[Modeling code records]
════════════════

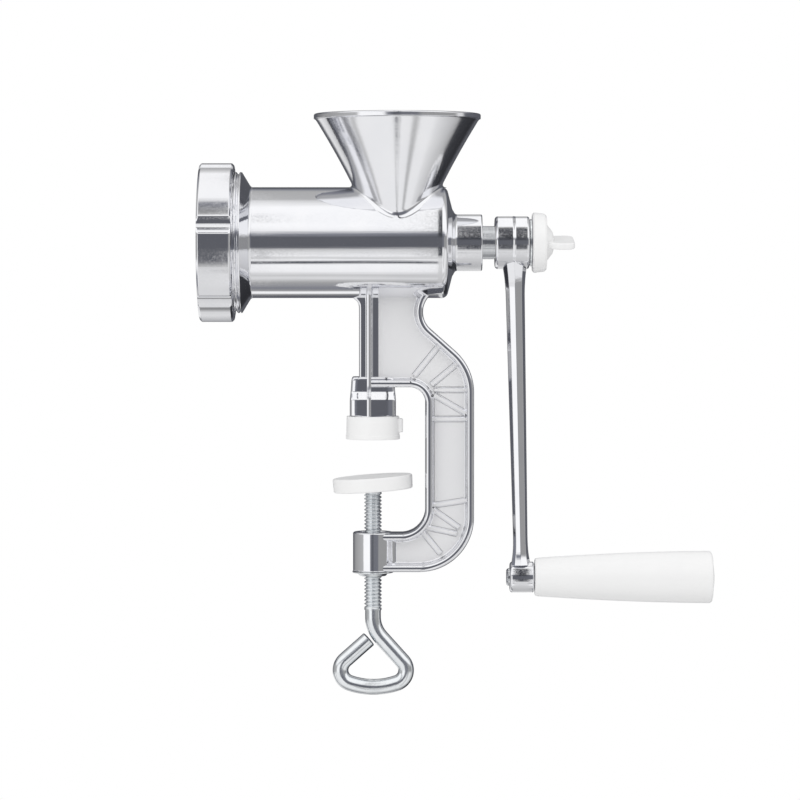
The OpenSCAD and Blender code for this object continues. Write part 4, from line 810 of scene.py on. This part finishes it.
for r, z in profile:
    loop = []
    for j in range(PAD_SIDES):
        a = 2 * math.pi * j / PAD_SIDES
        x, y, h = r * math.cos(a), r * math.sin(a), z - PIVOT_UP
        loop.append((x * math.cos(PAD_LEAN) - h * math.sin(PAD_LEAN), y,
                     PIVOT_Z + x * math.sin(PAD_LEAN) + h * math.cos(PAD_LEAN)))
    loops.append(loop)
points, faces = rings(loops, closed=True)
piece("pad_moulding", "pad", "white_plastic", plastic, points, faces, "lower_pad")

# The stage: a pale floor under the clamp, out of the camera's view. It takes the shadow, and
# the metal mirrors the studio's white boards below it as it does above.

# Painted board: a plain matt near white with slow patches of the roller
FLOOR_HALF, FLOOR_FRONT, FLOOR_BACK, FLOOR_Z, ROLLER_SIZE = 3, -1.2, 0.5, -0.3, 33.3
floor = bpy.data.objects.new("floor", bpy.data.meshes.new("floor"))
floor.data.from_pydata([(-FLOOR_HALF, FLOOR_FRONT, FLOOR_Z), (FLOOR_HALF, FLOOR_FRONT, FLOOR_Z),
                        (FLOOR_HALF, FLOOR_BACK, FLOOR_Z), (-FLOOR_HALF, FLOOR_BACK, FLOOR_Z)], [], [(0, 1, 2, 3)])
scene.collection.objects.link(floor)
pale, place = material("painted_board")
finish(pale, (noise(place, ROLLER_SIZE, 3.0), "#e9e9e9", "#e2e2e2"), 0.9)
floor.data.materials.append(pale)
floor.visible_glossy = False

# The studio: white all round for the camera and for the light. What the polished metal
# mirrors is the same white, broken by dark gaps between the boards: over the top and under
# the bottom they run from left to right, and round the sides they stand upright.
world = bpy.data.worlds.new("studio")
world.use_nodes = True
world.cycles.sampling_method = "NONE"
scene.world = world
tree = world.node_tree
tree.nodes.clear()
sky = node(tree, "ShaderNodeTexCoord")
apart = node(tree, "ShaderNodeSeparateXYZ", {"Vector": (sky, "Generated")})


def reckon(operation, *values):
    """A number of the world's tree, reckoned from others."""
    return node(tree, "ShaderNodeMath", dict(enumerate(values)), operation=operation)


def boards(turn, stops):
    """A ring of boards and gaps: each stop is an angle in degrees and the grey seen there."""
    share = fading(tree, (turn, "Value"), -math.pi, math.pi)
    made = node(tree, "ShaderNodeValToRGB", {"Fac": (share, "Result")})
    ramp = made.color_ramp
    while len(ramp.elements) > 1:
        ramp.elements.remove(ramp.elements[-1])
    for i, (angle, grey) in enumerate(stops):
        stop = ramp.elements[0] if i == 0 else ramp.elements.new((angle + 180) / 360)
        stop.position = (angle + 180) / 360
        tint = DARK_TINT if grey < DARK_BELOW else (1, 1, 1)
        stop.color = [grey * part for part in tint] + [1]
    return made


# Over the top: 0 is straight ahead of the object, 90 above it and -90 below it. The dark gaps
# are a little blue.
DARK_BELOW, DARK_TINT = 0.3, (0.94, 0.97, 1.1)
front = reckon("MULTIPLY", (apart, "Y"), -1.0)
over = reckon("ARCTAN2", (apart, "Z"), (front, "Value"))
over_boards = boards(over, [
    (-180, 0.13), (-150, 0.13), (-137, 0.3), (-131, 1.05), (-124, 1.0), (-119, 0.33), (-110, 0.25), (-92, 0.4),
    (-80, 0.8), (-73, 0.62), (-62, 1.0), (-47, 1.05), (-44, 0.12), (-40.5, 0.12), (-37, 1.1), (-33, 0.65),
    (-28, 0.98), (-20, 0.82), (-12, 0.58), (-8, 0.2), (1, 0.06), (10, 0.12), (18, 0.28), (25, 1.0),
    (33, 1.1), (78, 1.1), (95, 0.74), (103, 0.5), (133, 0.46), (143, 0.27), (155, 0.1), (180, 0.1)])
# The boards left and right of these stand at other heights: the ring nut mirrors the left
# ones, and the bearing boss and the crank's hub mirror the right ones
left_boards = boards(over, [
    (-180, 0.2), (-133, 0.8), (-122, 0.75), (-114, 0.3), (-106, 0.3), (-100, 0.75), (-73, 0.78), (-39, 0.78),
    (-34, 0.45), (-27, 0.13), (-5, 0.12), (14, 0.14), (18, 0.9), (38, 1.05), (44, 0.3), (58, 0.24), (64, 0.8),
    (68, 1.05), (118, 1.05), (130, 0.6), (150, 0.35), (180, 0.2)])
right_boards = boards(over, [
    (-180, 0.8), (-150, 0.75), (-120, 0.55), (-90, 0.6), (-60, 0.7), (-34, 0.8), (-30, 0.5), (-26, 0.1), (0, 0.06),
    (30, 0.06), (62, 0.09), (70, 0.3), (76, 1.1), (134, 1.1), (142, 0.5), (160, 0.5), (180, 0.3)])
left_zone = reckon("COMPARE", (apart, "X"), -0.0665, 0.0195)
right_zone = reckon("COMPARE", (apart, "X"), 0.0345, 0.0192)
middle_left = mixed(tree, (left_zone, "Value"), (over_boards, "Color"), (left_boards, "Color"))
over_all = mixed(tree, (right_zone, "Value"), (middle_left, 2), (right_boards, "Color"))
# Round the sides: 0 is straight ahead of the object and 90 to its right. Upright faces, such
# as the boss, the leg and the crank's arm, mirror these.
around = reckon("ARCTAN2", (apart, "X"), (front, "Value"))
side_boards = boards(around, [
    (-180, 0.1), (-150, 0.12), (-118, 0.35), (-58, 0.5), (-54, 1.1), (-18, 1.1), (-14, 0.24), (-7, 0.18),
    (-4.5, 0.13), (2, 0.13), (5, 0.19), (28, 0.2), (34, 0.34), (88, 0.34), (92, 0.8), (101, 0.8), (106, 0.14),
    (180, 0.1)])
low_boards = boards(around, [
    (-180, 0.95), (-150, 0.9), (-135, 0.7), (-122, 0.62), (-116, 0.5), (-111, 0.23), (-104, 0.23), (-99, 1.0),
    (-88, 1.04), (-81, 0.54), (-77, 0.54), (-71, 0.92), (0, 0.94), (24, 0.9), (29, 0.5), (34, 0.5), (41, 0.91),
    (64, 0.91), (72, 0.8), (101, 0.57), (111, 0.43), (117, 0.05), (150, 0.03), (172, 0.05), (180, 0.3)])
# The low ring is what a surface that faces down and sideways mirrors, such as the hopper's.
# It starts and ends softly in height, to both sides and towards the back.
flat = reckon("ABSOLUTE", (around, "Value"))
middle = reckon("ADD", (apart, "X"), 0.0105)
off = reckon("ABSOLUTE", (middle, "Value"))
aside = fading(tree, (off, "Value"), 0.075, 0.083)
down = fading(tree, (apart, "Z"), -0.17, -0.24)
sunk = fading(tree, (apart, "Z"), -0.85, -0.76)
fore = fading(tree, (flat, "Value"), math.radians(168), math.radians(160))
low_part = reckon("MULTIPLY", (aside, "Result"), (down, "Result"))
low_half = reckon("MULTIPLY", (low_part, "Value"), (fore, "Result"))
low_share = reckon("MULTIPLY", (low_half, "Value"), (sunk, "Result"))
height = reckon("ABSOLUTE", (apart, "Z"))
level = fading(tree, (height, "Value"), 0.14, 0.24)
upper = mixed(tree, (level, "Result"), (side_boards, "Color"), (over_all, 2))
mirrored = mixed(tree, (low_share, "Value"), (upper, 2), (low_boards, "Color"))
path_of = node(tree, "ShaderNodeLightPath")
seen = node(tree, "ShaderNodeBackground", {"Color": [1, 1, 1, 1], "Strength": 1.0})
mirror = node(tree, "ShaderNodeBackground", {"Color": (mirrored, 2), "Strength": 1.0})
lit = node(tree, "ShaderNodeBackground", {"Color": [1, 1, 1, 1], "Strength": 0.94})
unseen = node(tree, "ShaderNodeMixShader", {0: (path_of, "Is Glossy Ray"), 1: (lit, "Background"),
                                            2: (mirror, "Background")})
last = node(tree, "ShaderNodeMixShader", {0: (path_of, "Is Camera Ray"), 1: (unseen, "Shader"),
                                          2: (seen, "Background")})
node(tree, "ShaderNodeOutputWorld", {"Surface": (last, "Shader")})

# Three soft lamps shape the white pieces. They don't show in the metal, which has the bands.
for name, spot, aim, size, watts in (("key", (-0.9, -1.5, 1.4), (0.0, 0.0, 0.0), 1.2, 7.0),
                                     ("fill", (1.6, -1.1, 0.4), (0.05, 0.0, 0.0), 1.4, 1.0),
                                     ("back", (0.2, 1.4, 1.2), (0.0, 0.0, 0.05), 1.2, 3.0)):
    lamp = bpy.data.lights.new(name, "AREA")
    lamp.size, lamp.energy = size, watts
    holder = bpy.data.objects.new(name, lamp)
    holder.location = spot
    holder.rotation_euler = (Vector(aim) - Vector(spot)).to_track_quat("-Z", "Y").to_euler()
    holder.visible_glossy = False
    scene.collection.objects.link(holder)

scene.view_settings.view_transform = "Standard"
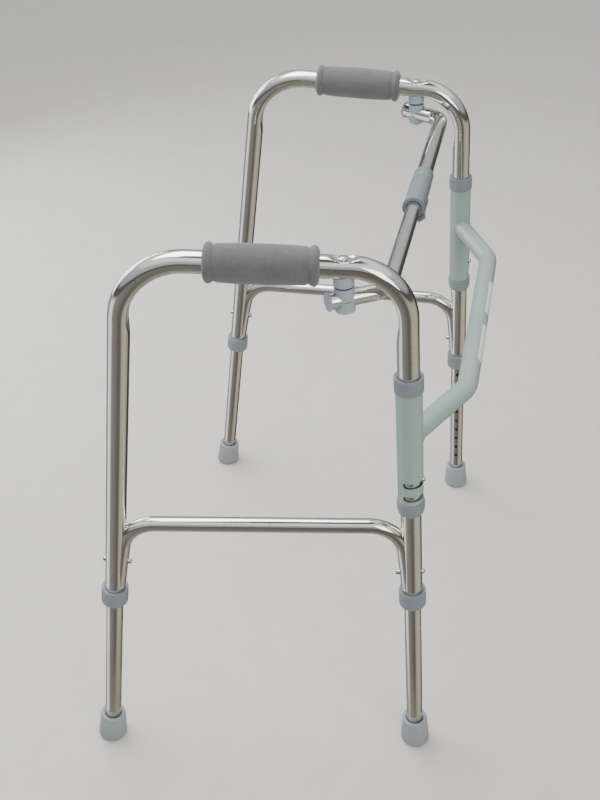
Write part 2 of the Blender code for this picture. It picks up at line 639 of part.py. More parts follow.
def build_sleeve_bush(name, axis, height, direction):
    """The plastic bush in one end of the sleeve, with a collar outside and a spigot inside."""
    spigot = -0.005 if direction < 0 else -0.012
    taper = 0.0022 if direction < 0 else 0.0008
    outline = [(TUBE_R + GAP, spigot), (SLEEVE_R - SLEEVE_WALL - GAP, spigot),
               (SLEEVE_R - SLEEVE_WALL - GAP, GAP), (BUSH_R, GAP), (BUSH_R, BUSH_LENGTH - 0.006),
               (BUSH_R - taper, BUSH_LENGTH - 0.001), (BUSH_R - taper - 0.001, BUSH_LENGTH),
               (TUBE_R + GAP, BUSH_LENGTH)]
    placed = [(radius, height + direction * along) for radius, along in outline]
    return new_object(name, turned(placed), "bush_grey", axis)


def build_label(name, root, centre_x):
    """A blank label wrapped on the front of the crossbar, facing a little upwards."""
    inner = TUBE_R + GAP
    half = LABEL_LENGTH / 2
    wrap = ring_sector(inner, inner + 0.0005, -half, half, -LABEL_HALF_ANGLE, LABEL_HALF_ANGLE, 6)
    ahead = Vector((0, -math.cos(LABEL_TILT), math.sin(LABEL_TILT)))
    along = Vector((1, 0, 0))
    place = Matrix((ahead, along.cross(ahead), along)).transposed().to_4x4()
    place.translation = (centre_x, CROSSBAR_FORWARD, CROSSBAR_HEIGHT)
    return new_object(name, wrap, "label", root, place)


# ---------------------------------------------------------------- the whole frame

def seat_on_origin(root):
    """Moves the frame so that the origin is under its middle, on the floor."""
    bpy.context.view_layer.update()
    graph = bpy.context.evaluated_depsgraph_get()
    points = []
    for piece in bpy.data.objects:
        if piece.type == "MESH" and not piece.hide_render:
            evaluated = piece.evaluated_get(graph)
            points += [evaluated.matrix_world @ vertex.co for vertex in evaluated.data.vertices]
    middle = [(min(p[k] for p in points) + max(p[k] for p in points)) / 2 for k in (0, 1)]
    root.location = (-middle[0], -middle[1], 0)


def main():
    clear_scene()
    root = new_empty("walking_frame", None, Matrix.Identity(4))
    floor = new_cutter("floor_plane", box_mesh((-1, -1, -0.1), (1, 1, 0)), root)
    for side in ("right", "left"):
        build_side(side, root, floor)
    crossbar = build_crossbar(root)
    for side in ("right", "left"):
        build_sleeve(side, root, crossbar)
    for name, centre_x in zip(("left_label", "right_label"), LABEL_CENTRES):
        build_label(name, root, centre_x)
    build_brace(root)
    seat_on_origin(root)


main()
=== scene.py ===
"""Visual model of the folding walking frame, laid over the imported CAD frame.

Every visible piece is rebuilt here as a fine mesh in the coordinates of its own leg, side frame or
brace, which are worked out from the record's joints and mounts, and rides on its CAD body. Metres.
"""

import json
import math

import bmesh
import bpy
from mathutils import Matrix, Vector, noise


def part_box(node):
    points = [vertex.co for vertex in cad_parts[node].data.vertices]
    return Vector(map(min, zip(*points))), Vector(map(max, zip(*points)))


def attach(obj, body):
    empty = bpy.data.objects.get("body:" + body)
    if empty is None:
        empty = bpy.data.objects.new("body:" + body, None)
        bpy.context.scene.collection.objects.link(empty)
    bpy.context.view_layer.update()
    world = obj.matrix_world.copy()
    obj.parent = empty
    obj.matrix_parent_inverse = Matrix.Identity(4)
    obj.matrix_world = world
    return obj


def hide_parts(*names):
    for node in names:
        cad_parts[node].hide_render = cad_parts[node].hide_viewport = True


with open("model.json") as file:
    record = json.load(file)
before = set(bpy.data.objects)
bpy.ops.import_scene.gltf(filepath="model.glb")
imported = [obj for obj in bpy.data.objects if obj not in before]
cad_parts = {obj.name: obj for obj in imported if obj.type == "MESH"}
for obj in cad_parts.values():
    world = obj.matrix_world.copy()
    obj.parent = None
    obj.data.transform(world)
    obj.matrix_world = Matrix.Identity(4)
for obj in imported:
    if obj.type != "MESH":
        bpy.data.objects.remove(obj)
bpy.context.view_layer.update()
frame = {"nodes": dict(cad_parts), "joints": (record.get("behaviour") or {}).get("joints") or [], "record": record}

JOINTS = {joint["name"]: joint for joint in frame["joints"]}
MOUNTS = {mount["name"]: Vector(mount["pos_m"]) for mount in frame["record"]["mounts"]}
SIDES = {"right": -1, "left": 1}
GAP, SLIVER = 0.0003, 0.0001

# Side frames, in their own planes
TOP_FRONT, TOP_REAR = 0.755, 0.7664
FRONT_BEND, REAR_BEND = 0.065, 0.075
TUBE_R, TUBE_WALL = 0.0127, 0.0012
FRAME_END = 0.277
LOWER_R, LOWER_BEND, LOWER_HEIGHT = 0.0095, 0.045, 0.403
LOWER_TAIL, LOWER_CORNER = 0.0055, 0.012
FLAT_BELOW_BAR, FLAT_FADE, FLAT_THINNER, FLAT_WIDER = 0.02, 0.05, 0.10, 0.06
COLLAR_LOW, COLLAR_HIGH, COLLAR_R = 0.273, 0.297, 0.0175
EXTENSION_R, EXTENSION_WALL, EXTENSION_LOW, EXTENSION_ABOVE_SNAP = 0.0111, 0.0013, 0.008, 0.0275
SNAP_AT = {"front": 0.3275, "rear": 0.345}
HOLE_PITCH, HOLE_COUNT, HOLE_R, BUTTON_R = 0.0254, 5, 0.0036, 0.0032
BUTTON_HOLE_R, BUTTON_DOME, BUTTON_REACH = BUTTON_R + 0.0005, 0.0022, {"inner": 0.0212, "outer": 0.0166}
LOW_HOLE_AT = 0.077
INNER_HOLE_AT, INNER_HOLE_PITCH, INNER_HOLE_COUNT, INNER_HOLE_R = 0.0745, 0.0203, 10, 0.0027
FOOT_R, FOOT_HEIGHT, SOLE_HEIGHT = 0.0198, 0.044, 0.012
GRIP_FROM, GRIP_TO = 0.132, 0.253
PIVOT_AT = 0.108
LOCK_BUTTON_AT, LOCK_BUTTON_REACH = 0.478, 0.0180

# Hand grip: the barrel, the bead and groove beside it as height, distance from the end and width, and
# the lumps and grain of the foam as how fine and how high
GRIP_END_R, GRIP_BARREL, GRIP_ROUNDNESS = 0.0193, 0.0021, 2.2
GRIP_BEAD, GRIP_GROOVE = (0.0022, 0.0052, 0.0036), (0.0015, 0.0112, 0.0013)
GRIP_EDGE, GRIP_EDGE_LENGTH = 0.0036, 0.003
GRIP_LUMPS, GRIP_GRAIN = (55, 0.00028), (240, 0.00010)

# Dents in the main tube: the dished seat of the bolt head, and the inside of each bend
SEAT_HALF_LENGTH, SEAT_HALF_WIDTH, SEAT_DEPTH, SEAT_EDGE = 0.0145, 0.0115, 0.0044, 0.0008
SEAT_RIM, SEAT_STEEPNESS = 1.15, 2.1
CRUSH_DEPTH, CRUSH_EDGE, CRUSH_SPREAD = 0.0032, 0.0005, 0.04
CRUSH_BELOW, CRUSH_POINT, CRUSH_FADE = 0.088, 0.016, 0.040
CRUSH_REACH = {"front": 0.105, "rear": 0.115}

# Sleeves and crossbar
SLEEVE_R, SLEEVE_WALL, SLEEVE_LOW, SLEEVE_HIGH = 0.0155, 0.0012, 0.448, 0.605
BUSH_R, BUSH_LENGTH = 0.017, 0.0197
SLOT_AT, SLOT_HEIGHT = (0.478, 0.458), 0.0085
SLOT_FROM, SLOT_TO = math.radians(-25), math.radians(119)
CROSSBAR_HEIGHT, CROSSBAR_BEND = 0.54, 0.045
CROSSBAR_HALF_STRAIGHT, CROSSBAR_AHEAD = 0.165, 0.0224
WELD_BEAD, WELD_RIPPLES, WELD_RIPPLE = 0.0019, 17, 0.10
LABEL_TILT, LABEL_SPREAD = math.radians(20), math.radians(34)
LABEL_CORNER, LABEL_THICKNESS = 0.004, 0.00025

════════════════

**WHAT YOU NEED TO DO**
From the records above, transcribe without alteration every line from the one with "obj.parent = empty" to the one with "GAP, SLIVER = 0.0003, 0.0001", inclusive.

**SOLUTION FOR THIS EXERCISE**
    obj.parent = empty
    obj.matrix_parent_inverse = Matrix.Identity(4)
    obj.matrix_world = world
    return obj


def hide_parts(*names):
    for node in names:
        cad_parts[node].hide_render = cad_parts[node].hide_viewport = True


with open("model.json") as file:
    record = json.load(file)
before = set(bpy.data.objects)
bpy.ops.import_scene.gltf(filepath="model.glb")
imported = [obj for obj in bpy.data.objects if obj not in before]
cad_parts = {obj.name: obj for obj in imported if obj.type == "MESH"}
for obj in cad_parts.values():
    world = obj.matrix_world.copy()
    obj.parent = None
    obj.data.transform(world)
    obj.matrix_world = Matrix.Identity(4)
for obj in imported:
    if obj.type != "MESH":
        bpy.data.objects.remove(obj)
bpy.context.view_layer.update()
frame = {"nodes": dict(cad_parts), "joints": (record.get("behaviour") or {}).get("joints") or [], "record": record}

JOINTS = {joint["name"]: joint for joint in frame["joints"]}
MOUNTS = {mount["name"]: Vector(mount["pos_m"]) for mount in frame["record"]["mounts"]}
SIDES = {"right": -1, "left": 1}
GAP, SLIVER = 0.0003, 0.0001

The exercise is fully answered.